Here you can see a pipe that passes right where we are building the upper landing for the stairs. Obviously this will have to be addressed before the stairs can be constructed.
Here is one of our favourite things to keep in the truck. You know those foam mats that fit together like a puzzle for a kids room or the classroom? Yup, they are great for many things like kneeling on, but here we found another great use. Place one over each hole with a bit of dirt or a few rocks in the middle.
The foam mats kind of flex to the shape of your holes and keeps them clean. Keeping dirt and rocks from falling back in the hole can save you a lot of work when you need to leave the holes open for any length of time
If you choose to dig post holes by hand, take your time and pace yourself. Bring a variety of tools so you can change it up when you encounter some rocks, a root, some sand, etc. It’s hard work so you want a few different tools to try when you get tired out.
Here is another way to get your forms lined up with a piece of plywood.
Safety is always the number one priority. We’ve all seen the guys that take the shortcuts, and we all know it only takes a few minutes to make things safe.

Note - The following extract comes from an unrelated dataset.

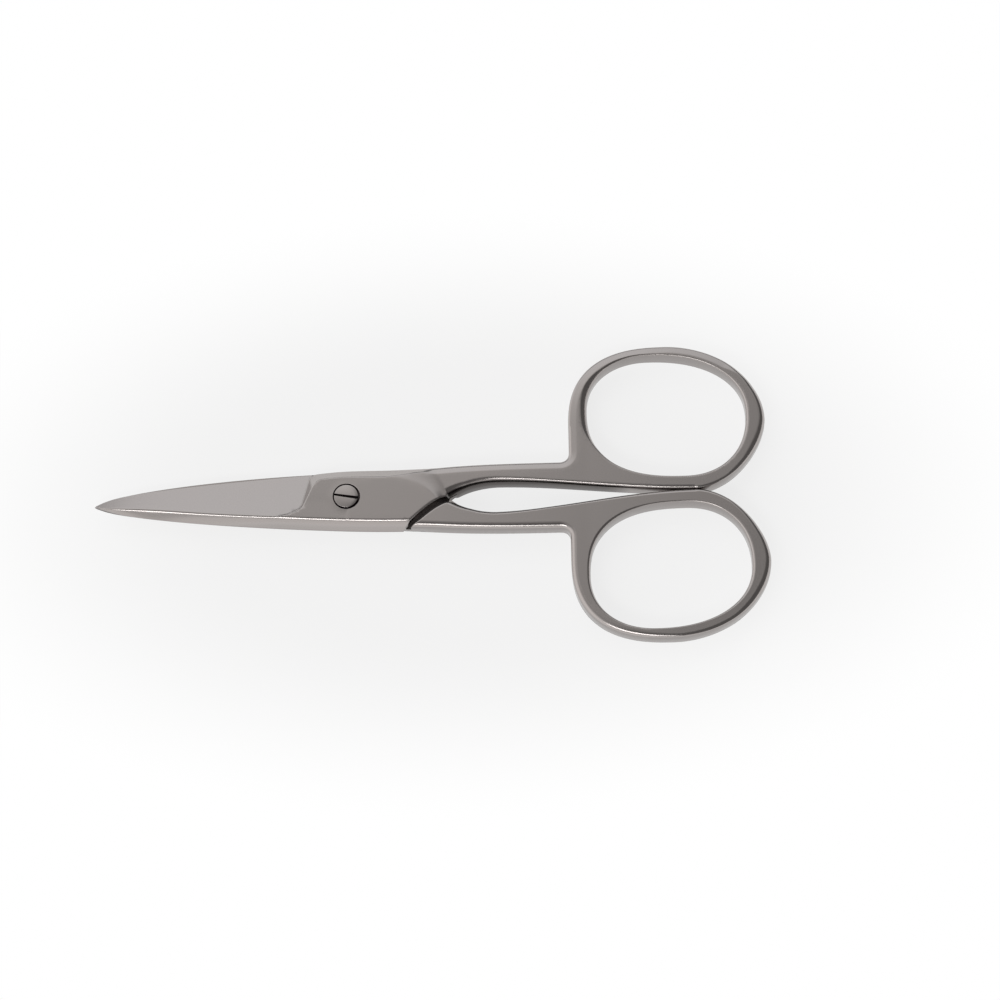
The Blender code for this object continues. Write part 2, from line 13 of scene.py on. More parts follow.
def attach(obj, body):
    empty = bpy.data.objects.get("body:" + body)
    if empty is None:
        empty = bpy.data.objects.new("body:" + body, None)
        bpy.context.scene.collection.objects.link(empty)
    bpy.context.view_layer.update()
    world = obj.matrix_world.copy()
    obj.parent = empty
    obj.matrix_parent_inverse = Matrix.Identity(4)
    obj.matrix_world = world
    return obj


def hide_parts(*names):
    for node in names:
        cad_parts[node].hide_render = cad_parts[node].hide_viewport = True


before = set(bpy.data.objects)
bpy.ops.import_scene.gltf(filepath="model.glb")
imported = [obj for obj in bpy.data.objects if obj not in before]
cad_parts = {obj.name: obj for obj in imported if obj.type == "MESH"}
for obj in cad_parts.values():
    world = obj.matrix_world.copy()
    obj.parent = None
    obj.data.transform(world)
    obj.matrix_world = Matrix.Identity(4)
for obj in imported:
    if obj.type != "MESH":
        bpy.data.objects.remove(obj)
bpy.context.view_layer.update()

MM = 0.001


def mm(*lengths):
    """Lengths in millimetres, as metres."""
    return tuple(length * MM for length in lengths)


# Thickness
THICKNESS = 3.57 * MM
SHANK_THICKNESS = 2.85 * MM
RING_THICKNESS = 2.65 * MM
TIP_THICKNESS = 1.40 * MM
LAP_GAP = 0.08 * MM
MIDDLE = THICKNESS / 2
LAP_FACE = MIDDLE + LAP_GAP / 2

# Blade
BLADE_LENGTH = 33.8 * MM
SPINE_LEVEL_FROM_PIVOT = 9.0 * MM
EDGE_WIDTH = 4.05 * MM
SPINE_SLOPE_WIDTH = 1.10 * MM
SPINE_SLOPE_AT_TIP = 0.55
SPINE_TOP_SLOPE = 0.75
RIDGE_ROUNDING = SPINE_SLOPE_WIDTH / 4
SPINE_LAND = 0.12 * MM
EDGE_THICKNESS = 0.15 * MM
GRIND_DEPTH = 0.03 * MM
HEEL_FROM_PIVOT = 5.82 * MM
HEEL_LEAN = 0.23
HEEL_CORNER_LENGTH = 3.9 * MM
HEEL_CORNER_WIDTH = 1.75 * MM
HEEL_CORNER_START = 0.9 * MM
HEEL_SLOPE = 0.85
HEEL_LEAST_TURN = 0.15
TAPER_FROM_PIVOT = 9.0 * MM
NOSE_SLOPE = 0.8
POINT_SHARE = 0.35
POINT_LENGTH = 1.1 * MM
GROUND_SLOPE = 0.33
GROUND_SLOPE_CREASE = 0.06
LEAST_THICKNESS = 0.06 * MM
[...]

There are many different ways to do the same job. Don’t let your neighbour tell you what to do. If you are comfortable with a tool or a method, then it’s probably your best bet. Too often, it’s easy to think you are going to save all this time by renting a big fancy tool. Here we decided to mix our concrete with an electric handheld mixer in a regular wheelbarrow. For this job, this made sense. In another situation, maybe a concrete mixer rental would have been a better choice. The point is, every job is different, and you can often eliminate a lot of hassle by keeping things simple.
After the footings for the upper landing were completed, the drainage tile can be reinstalled in a shallow trench.
Here you can see the masonry repair where the old pipe used to be. Click here to read more about the masonry brick repair.
Finally, we install the first post and treat the cut end with preservative.
All four landing posts and 2X10 beams getting mocked up.
The building code requires beams in this configuration to be secured to the posts with two half inch galvanized bolts in this particular case.
Here is a good photo showing how the 6 inch posts get bolted to the footings. You can see the 2X10 beams bolted to the posts and then the 2X8 joists resting on the beams. The building code is very specific on the placement and orientation of all of these components. It’s just not good enough to grab some lumber and screws from the hardware store anymore! Note how the posts pass right through the deck and will become the railing posts. This creates a very strong structure.
Here the upper posts are cut off at the required height and the railings and pickets can be installed. Make a habit of fastening or tying off your ladders at the top = much safer!
Once the upper landing was built, the stair stringers were cut and the final location of the footings that will support the stairs can be matched up perfectly. Sure you can do all your footings at the same time, but doing the three stair footings after allowed us to ensure they landed exactly where the stairs end. Also, we weren’t tripping over the footings while we built the upper landing.
Here you can some fabric weed guard with a thin layer of gravel spread on top. We just cut slots or holes around each footing and this just keeps the weeds and moisture from growing up and rotting out the wood.
Here you can see a few pieces of plywood and the foam gym mats are great for protecting the deck boards from mud and rocks on your boots.